Leadership and Main

Bettering Others and the World You Live In

Fundamentals are Foundational

fundamentals are foundational

Fundamentals are foundational to leadership.  They are the basis of which big ideas and dreams are built on.  Lack of fundamentals can build shallow Foundations where those same big ideas and dreams fail to get traction.    

I have had the pleasure of coaching youth sports my entire adult life.  Football, baseball, basketball, and wrestling. Regardless of the sport, everything starts with the Fundamentals.   They do not always shine brightest, but they are the foundation of our success.

Solid fundamentals are not just required in sports. They are a must in Leadership.  Let’s look at three ways fundamentals become foundational:

Require Repetition

All too often in the world of youth sports I watch coaches make the dreaded mistake of becoming “game good.”  I used to look around the practice field and see coaches scrimmaging day one of practice.  Meanwhile, our team would be exhaustively working on the fundamentals…over…over…and over.  It can look like watching paint dry, but you can rest assured the final product was a well-orchestrated work of art. 

In his book OutliersMalcolm Gladwell presents a concept that it takes us ten thousand hours of doing something to be proficient at it. Seems crazy, but it is so very true.

Especially this time of year, leaders can be flooded with new year’s resolutions.  It can drown out the focus on fundamentals.  Are we expressing gratitude, encouraging the team, celebrating small wins, and creating time and space to connect with our people?  Those are the little things that we must do over…over…and over again to experience success.  It requires repetition.

Discipline Determines Direction

Spending the first practice working on fundamentals is easy.  Any coach can spend some time on YouTube and develop a good practice plan.  The real question is, does the coach have the discipline to commit to that plan week after week.  Too often coaches lose discipline in the process by preparing for the first game.  They would rather look good in game one, than be good. 

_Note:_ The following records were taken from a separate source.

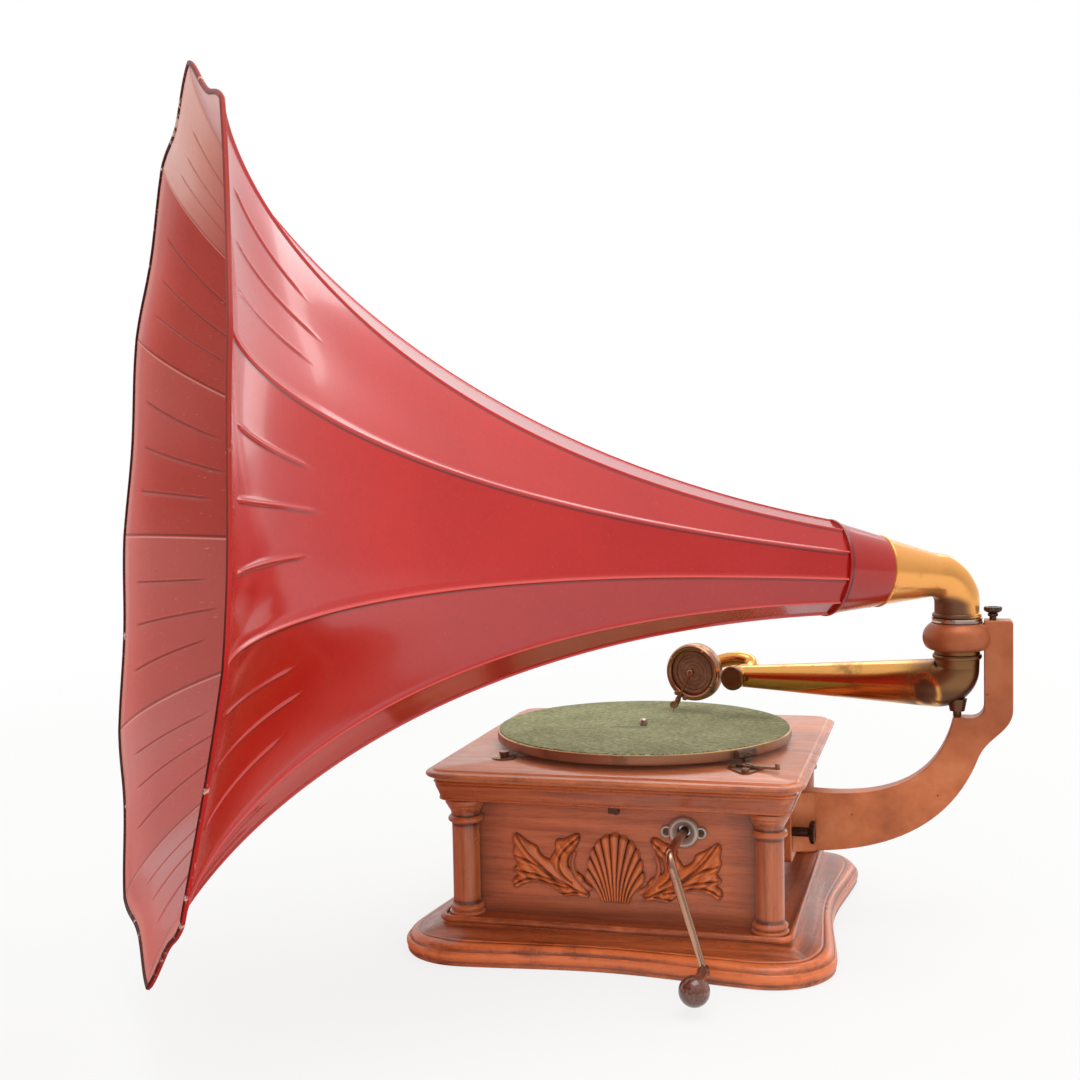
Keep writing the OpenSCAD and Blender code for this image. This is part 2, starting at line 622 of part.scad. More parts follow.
// Barrel, its spring and the winding wheels
module spring_barrel() {
    color("goldenrod") translate([crank_x, barrel_y, drum_z]) difference() {
        union() {
            linear_extrude(5) polygon(gear_points(barrel_module, barrel_teeth));
            cylinder(r = drum_r, h = drum_h);
        }
        translate([0, 0, 2]) cylinder(r = drum_r - 2, h = drum_h);
        translate([0, 0, -1]) cylinder(r = 6 + run, h = 5);
    }
}
module barrel_cover() {
    color("goldenrod") translate([crank_x, barrel_y, drum_z + drum_h]) ring_of(drum_r, 6 + run, 1.6);
}
module mainspring() {
    turns = 9;
    n = turns * 18;
    r0 = 9;
    r1 = drum_r - 4;
    function coil(i, out) = let (a = 360 * i / 18, r = r0 + (r1 - r0) * i / n + out)
        [r * cos(a), r * sin(a)];
    color("slategray") translate([crank_x, barrel_y, drum_z + 2.5]) linear_extrude(drum_h - 3)
        polygon(concat([for (i = [0 : n]) coil(i, 0)], [for (i = [n : -1 : 0]) coil(i, 0.6)]));
}
module barrel_arbor() {
    color("silver") translate([crank_x, barrel_y, 0]) {
        translate([0, 0, base_z]) cylinder(r = 4, h = motor_z + plate_t - base_z - 0.5);
        translate([0, 0, drum_z - 1]) ring_of(6, 3.5, drum_h + 4);
    }
}
module ratchet_wheel() {
    n = ratchet_teeth;
    tip = 14;
    color("silver") translate([crank_x, barrel_y, base_z + plate_t + 2]) difference() {
        linear_extrude(3) polygon(flat([for (i = [0 : n - 1]) let (a = 360 * i / n)
            [tip * [cos(a), sin(a)], (tip - 1.6) * [cos(a + 1), sin(a + 1)]]]));
        translate([0, 0, -1]) cylinder(r = 4, h = 5);
    }
}
crown_t = 4;
crown_root = crank_z - pinion_r - 1.3 * barrel_module;
module crown_wheel() {
    ri = crown_r - 4;
    color("goldenrod") translate([crank_x, barrel_y, 0]) {
        difference() {
            translate([0, 0, crown_root - crown_t]) cylinder(r = crown_r + 4, h = crown_t);
            translate([0, 0, crown_root - crown_t - 1]) cylinder(r = 4, h = crown_t + 2);
        }
        // Teeth stand up from the rim
        for (i = [0 : crown_teeth - 1]) rotate([0, 0, 360 * (i + 0.5) / crown_teeth - 90])
            translate([ri, 0, crown_root]) rotate([90, 0, 90]) linear_extrude(7.6)
            polygon([[-1, -1], [1, -1], [1, 0], [0.25, 2.1 * barrel_module],
            [-0.25, 2.1 * barrel_module], [-1, 0]]);
    }
}
module winding_shaft() {
    far = barrel_y - crown_r + 7;
    color("silver") translate([crank_x, far, crank_z]) rotate([90, 0, 0]) difference() {
        union() {
            cylinder(r = 5, h = panel_in + far + 5);
            translate([0, 0, 2.5]) rotate([0, 0, 90]) linear_extrude(9)
                polygon(gear_points(barrel_module, pinion_teeth, 0.3));
        }
        translate([0, 0, panel_in + far + 5 - 18]) cylinder(r = rod_r + 0.03, h = 20);
    }
}
module ratchet_pawl() {
    r = 14.35;
    color("silver") translate([crank_x, barrel_y, base_z + plate_t + 2.3]) difference() {
        union() {
            linear_extrude(2.4)
                polygon([[r, 0], [r + 1.6, -1.4], [r + 8, -12], [r + 4, -14.6], [r + 0.6, -4]]);
            translate([r + 5.6, -13.2, 0]) cylinder(r = 3.4, h = 2.4);
        }
        translate([r + 5.6, -13.2, -1]) cylinder(r = 1.5 + run, h = 5);
    }
}

// Governor
module along_governor() { translate([governor_x, 0, governor_z]) rotate([90, 0, 0]) children(); }
module governor_shaft() {
    len_worm = 9;
    color("silver") along_governor() {
        translate([0, 0, -22]) cylinder(r = 2, h = 85);
        translate([0, 0, -len_worm / 2]) linear_extrude(len_worm,
            twist = -360 * len_worm / worm_lead, slices = 12)
            polygon([for (i = [0 : worm_starts * 5 - 1]) let (q = i % 5, a = 18 * i + worm_turn)
                (q == 0 || q == 1 ? worm_r + 0.55 : worm_r - 1) * [cos(a), sin(a)]]);
        translate([0, 0, 16]) cylinder(r = 5, h = 5);
    }
}
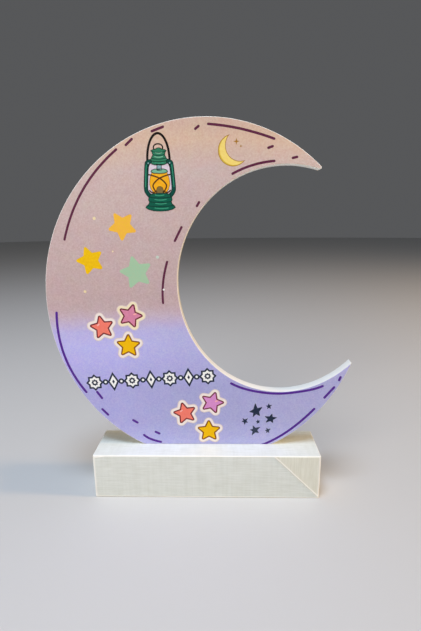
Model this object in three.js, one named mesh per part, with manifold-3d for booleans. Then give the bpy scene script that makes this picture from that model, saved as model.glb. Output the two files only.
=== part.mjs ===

In an episode of the Craig Groeschel Leadership Podcasthe interviews leadership legend John Maxwell. Maxwell tells a story (at the twenty-five-minute mark) about a “kid” that had approached him at a conference. The kid said, “I have decided to do what you do.” Maxwell responds with, “I have a question for you…would you like to do what I did, so you can do what I do?” Later in the podcast he says, “we see the success of somebody…not realizing there was a whole process of daily disciplines that got them there and without those, they would have never had that day.” Leadership gold.

As leaders, it’s easy to lose discipline when it comes to practicing fundamentals.  The bright, shiny reward at the end can cast a shadow over the necessary processes and systems needed to get there.  Always keep in mind discipline determines direction.

Unshakable When Things Go Bad

The famous philosopher and former heavy weight champion of the world Mike Tyson once said, “Everybody has a plan until they get punched in the mouth.”  The reason fundamentals were so important to our teams and their development was because the game doesn’t always go as planned.  Bad things happen.

When bad things happen on the field, we defaulted to our fundamentals.  It allowed us to regain our legs when the big punch was landed.  We were able to stabilize and press forward.  It slowed the game down when chaos sped things up.    

When life and leadership punches us in the mouth, we too default to our fundamentals.  The foundation in which we have built ourselves on.  If those fundamentals are solid, it calms the storm.  Things slow down.  If we neglected the fundamentals, we fold under the pressure of chaos and confusion.  Things speed up.  Fundamentals are unshakable when things go bad.   


It is possible to be successful without fundamentals.  Here is the kicker…for only a short period of time.  It is not sustainable.

I have seen this story unfold for years.  A coach will assemble talent and win now.  They sacrifice the long-term growth and development of the kids for a shiny trophy.    

The coaches that are the most successful in the long run are the ones that develop a program.  A program where the fundamentals are repeated, they stick to the process, and are at the core of who they are.

Not so sure about that?  Since 2015, there has been one team and three programs account for all the National Championships during that period of time.  LSU was a TEAM built to win that year and that year alone.  Alabama, Clemson, and Georgia were PROGRAMS led by coaches that developed programs based on fundamentals, that is why year in and year out these programs are in the hunt for Championship.  What they have built is sustainable.      

We should emulate this practice as leaders as we develop our organizations.  Put fundamental systems in place, repeat them, stay disciplined, and fall back on them when things get tough.  Fundamentals are foundational to our success.